Background: Importance Most patients with relapsing-remitting (RR) multiple sclerosis (MS) who receive approved disease-modifying therapies experience breakthrough disease and accumulate neurologic disability. High-dose immunosuppressive therapy (HDIT) with autologous hematopoietic cell transplant (HCT) may, in contrast, induce sustained remissions in early MS.

Objective: To evaluate the safety, efficacy, and durability of MS disease stabilization through 3 years after HDIT/HCT.

Design, Setting, and Participants: Hematopoietic Cell Transplantation for Relapsing-Remitting Multiple Sclerosis (HALT-MS) is an ongoing, multicenter, single-arm, phase 2 clinical trial of HDIT/HCT for patients with RRMS who experienced relapses with loss of neurologic function while receiving disease-modifying therapies during the 18 months before enrolling.
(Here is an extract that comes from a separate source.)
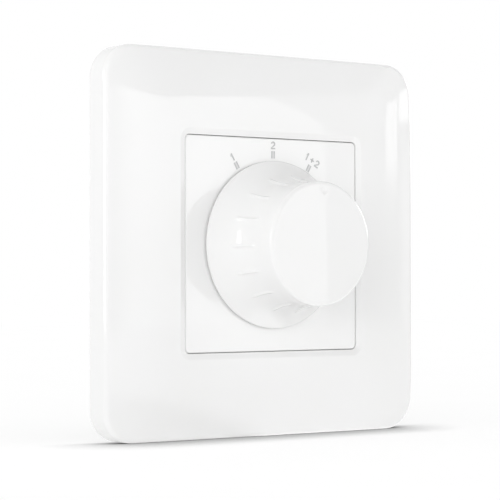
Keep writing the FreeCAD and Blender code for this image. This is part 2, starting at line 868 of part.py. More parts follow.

Participants are evaluated through 5 years after HCT. This report is a prespecified, 3-year interim analysis of the trial. Thirty-six patients with RRMS from referral centers were screened; 25 were enrolled.

Interventions: Autologous peripheral blood stem cell grafts were CD34+ selected; the participants then received high-dose treatment with carmustine, etoposide, cytarabine, and melphalan as well as rabbit antithymocyte globulin before autologous HCT.

Main Outcomes and Measures: The primary end point of HALT-MS is event-free survival defined as survival without death or disease activity from any one of the following outcomes: (1) confirmed loss of neurologic function, (2) clinical relapse, or (3) new lesions observed on magnetic resonance imaging. Toxic effects are reported using National Cancer Institute Common Terminology Criteria for Adverse Events.

Results: Grafts were collected from 25 patients, and 24 of these individuals received HDIT/HCT. The median follow-up period was 186 weeks (interquartile range, 176-250) weeks). Overall event-free survival was 78.4% (90% CI, 60.1%-89.0%) at 3 years. Progression-free survival and clinical relapse-free survival were 90.9% (90% CI, 73.7%-97.1%) and 86.3% (90% CI, 68.1%-94.5%), respectively, at 3 years. Adverse events were consistent with expected toxic effects associated with HDIT/HCT, and no acute treatment-related neurologic adverse events were observed. Improvements were noted in neurologic disability, quality-of-life, and functional scores.

Conclusions and Relevance: At 3 years, HDIT/HCT without maintenance therapy was effective for inducing sustained remission of active RRMS and was associated with improvements in neurologic function. Treatment was associated with few serious early complications or unexpected adverse events.

HALT-MS is a prospective, open-label, single-arm, multicenter phase 2 clinical trial ( Identifier: NCT00288626).

CoI: multiple; the Royal London Hospital referred patients to the Imperial College Hospital for potential inclusion in this study.